- Job: Give the data below again, word for word.

- Provided data:
——————————

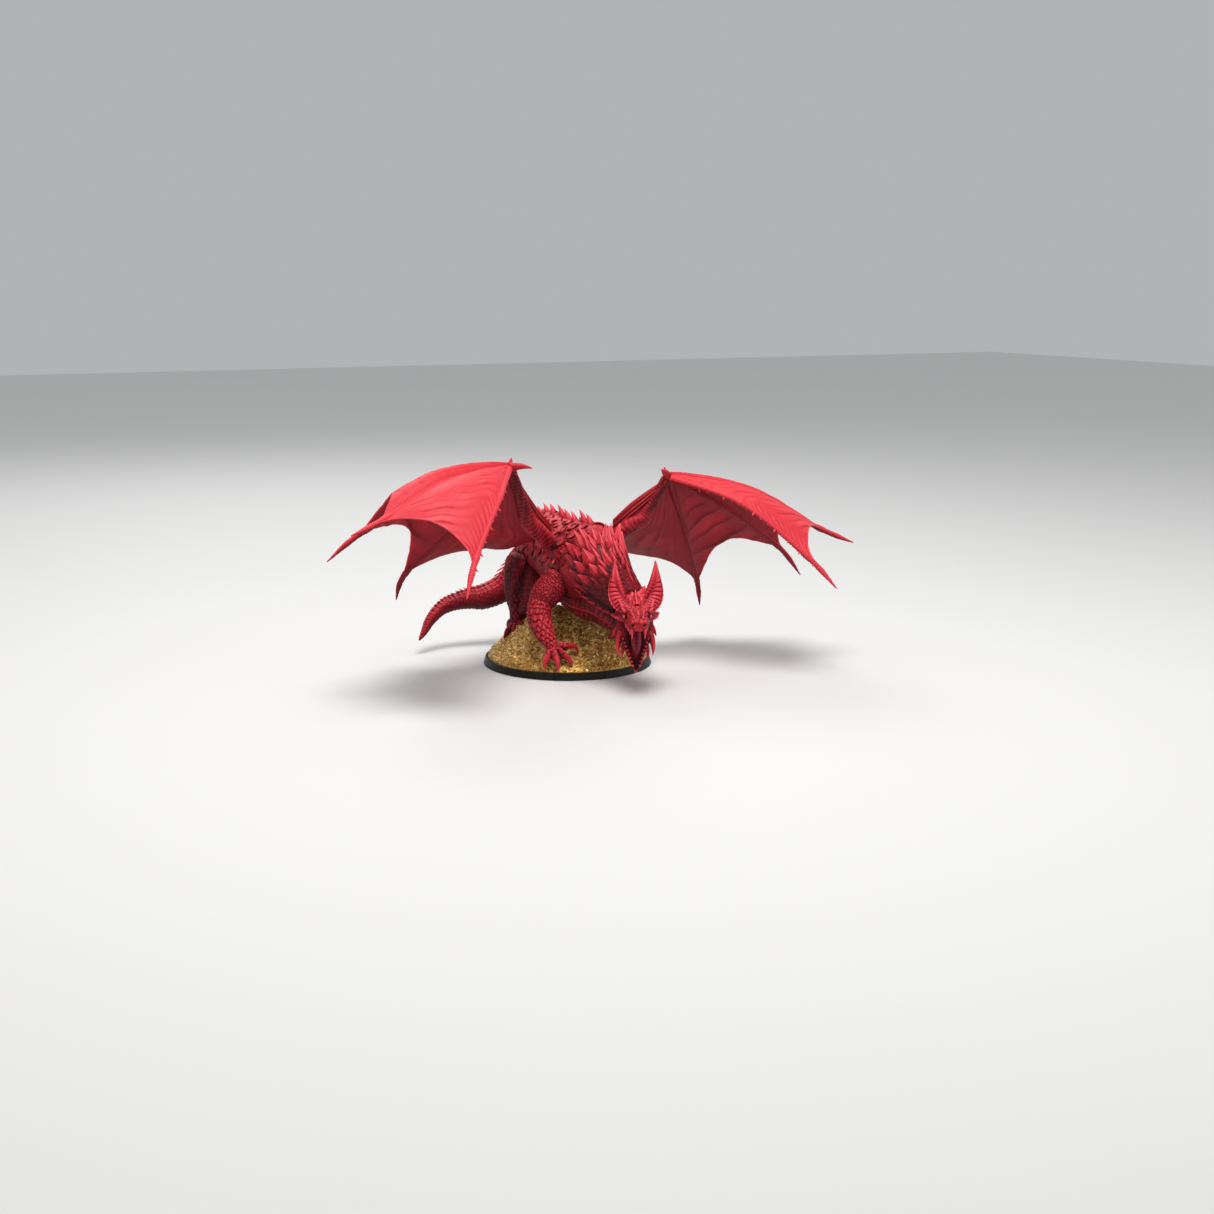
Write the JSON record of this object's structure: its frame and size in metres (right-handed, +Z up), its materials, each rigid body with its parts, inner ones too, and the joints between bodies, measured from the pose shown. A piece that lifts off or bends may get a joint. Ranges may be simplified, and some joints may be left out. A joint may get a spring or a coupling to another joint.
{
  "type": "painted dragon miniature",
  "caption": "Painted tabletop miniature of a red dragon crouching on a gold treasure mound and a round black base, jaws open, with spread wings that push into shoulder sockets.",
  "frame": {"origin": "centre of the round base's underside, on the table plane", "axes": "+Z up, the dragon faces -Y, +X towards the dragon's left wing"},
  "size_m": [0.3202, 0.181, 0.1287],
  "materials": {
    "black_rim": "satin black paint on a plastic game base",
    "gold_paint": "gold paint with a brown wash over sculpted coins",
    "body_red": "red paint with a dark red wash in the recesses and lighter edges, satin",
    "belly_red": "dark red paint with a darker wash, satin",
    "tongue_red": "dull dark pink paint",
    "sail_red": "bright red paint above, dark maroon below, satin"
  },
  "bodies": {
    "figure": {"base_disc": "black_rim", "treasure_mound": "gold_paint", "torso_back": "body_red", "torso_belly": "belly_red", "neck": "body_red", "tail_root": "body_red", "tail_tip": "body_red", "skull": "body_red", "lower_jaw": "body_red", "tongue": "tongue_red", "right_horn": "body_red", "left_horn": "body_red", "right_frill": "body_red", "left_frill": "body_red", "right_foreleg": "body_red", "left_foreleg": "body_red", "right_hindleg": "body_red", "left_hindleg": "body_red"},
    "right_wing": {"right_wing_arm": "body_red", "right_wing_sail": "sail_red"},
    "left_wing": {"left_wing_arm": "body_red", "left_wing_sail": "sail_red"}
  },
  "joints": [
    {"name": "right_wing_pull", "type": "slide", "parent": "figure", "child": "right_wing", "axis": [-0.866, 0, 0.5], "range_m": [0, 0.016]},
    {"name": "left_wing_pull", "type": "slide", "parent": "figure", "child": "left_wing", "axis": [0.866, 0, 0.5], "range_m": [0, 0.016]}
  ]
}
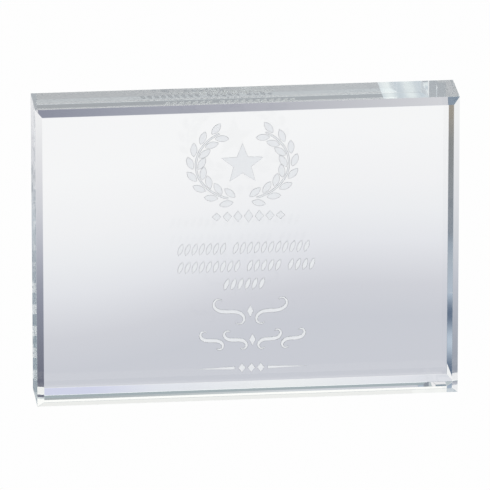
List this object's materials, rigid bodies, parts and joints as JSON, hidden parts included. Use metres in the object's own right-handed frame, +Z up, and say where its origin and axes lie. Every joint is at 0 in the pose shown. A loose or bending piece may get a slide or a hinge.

——————————

- Solution to the exercise:
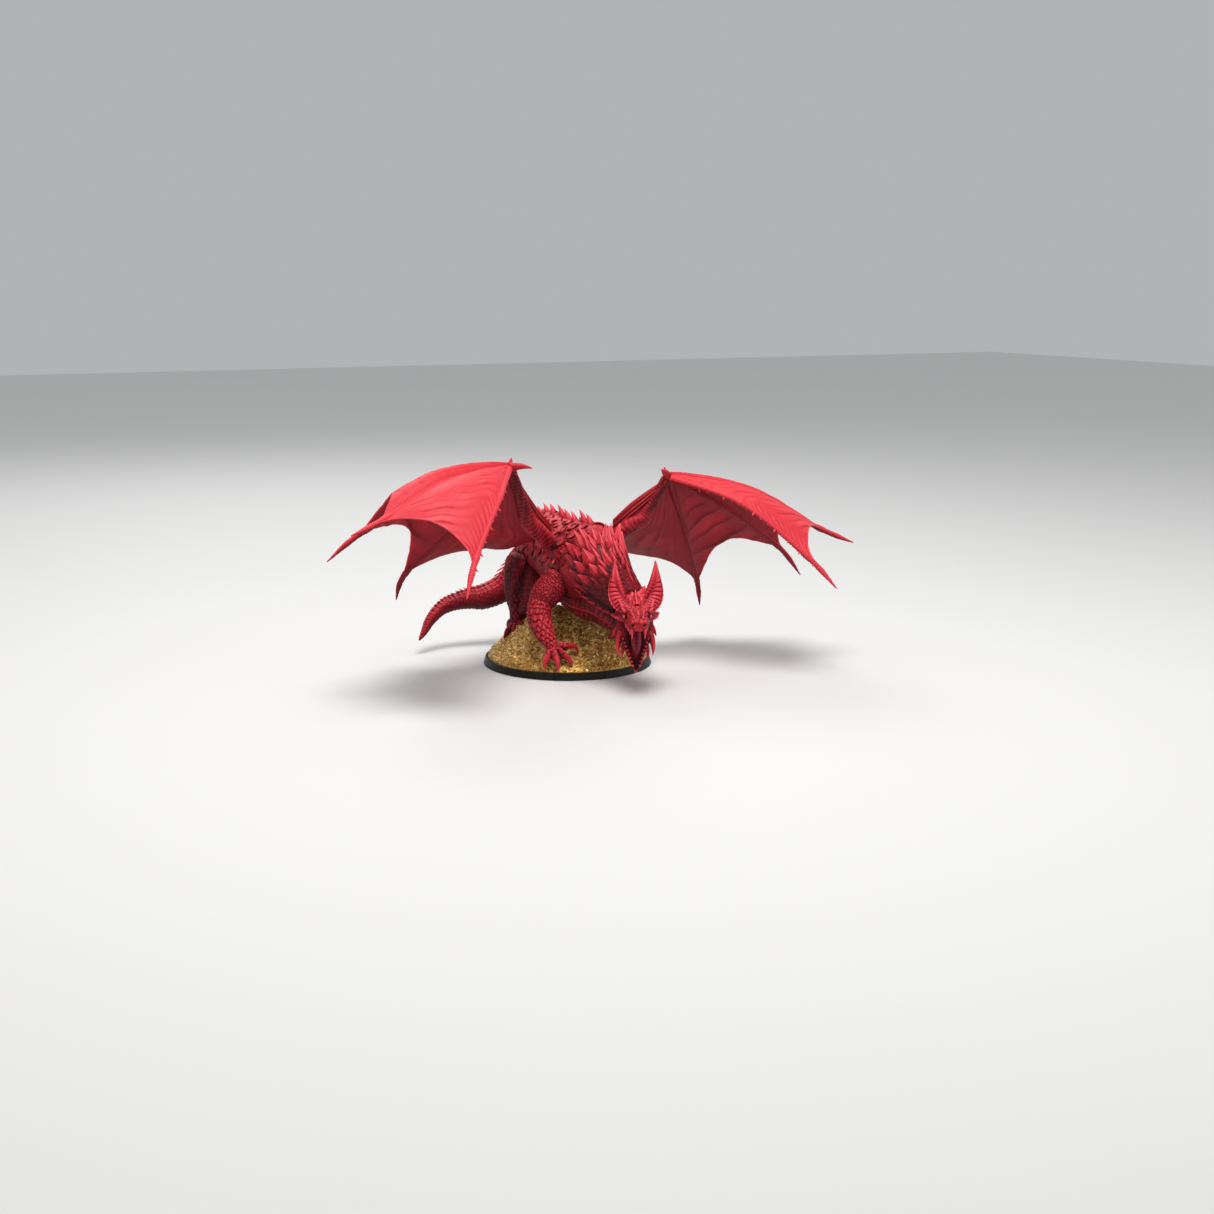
Write the JSON record of this object's structure: its frame and size in metres (right-handed, +Z up), its materials, each rigid body with its parts, inner ones too, and the joints between bodies, measured from the pose shown. A piece that lifts off or bends may get a joint. Ranges may be simplified, and some joints may be left out. A joint may get a spring or a coupling to another joint.
{
  "type": "painted dragon miniature",
  "caption": "Painted tabletop miniature of a red dragon crouching on a gold treasure mound and a round black base, jaws open, with spread wings that push into shoulder sockets.",
  "frame": {"origin": "centre of the round base's underside, on the table plane", "axes": "+Z up, the dragon faces -Y, +X towards the dragon's left wing"},
  "size_m": [0.3202, 0.181, 0.1287],
  "materials": {
    "black_rim": "satin black paint on a plastic game base",
    "gold_paint": "gold paint with a brown wash over sculpted coins",
    "body_red": "red paint with a dark red wash in the recesses and lighter edges, satin",
    "belly_red": "dark red paint with a darker wash, satin",
    "tongue_red": "dull dark pink paint",
    "sail_red": "bright red paint above, dark maroon below, satin"
  },
  "bodies": {
    "figure": {"base_disc": "black_rim", "treasure_mound": "gold_paint", "torso_back": "body_red", "torso_belly": "belly_red", "neck": "body_red", "tail_root": "body_red", "tail_tip": "body_red", "skull": "body_red", "lower_jaw": "body_red", "tongue": "tongue_red", "right_horn": "body_red", "left_horn": "body_red", "right_frill": "body_red", "left_frill": "body_red", "right_foreleg": "body_red", "left_foreleg": "body_red", "right_hindleg": "body_red", "left_hindleg": "body_red"},
    "right_wing": {"right_wing_arm": "body_red", "right_wing_sail": "sail_red"},
    "left_wing": {"left_wing_arm": "body_red", "left_wing_sail": "sail_red"}
  },
  "joints": [
    {"name": "right_wing_pull", "type": "slide", "parent": "figure", "child": "right_wing", "axis": [-0.866, 0, 0.5], "range_m": [0, 0.016]},
    {"name": "left_wing_pull", "type": "slide", "parent": "figure", "child": "left_wing", "axis": [0.866, 0, 0.5], "range_m": [0, 0.016]}
  ]
}
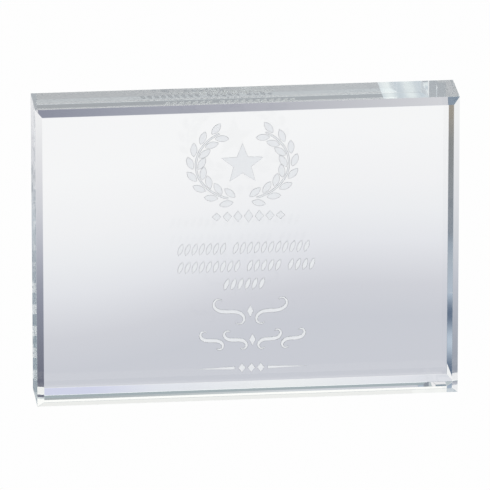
List this object's materials, rigid bodies, parts and joints as JSON, hidden parts included. Use metres in the object's own right-handed frame, +Z up, and say where its origin and axes lie. Every joint is at 0 in the pose shown. A loose or bending piece may get a slide or a hinge.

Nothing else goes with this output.